_Task requirements_
Pull out every line with the word "this".

_Records supplied_
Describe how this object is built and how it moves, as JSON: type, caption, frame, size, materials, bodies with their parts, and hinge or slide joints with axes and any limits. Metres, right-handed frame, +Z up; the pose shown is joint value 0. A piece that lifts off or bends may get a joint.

==

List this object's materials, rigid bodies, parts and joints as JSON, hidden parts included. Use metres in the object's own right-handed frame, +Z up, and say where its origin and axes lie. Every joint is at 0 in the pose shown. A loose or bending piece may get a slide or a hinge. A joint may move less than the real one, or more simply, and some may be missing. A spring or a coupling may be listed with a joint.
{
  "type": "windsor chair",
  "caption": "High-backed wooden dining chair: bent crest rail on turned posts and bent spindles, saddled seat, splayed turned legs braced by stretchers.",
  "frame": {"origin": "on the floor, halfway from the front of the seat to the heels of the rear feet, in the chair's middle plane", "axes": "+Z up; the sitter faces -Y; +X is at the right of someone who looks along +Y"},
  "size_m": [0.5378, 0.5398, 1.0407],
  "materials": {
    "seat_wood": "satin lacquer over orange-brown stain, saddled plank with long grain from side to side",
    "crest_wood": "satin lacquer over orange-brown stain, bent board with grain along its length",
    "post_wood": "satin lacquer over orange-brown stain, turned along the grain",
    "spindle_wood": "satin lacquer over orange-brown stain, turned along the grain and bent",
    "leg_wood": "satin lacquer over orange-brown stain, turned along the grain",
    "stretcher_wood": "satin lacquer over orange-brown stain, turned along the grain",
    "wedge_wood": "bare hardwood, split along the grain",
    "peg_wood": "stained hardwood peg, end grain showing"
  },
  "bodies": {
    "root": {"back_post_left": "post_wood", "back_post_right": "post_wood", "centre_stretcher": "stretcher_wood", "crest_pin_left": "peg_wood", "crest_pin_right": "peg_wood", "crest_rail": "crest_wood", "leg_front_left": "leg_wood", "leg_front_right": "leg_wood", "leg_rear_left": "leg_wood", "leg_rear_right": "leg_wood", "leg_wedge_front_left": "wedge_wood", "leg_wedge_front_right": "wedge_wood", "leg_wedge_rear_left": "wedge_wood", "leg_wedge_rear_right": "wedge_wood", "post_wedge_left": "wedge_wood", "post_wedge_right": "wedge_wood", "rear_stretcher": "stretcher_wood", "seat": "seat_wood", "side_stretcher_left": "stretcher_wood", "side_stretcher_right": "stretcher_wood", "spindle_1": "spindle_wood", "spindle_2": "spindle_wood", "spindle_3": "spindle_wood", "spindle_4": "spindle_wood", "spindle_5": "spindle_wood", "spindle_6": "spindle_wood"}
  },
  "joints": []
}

_Reply_
Describe how this object is built and how it moves, as JSON: type, caption, frame, size, materials, bodies with their parts, and hinge or slide joints with axes and any limits. Metres, right-handed frame, +Z up; the pose shown is joint value 0. A piece that lifts off or bends may get a joint.
List this object's materials, rigid bodies, parts and joints as JSON, hidden parts included. Use metres in the object's own right-handed frame, +Z up, and say where its origin and axes lie. Every joint is at 0 in the pose shown. A loose or bending piece may get a slide or a hinge. A joint may move less than the real one, or more simply, and some may be missing. A spring or a coupling may be listed with a joint.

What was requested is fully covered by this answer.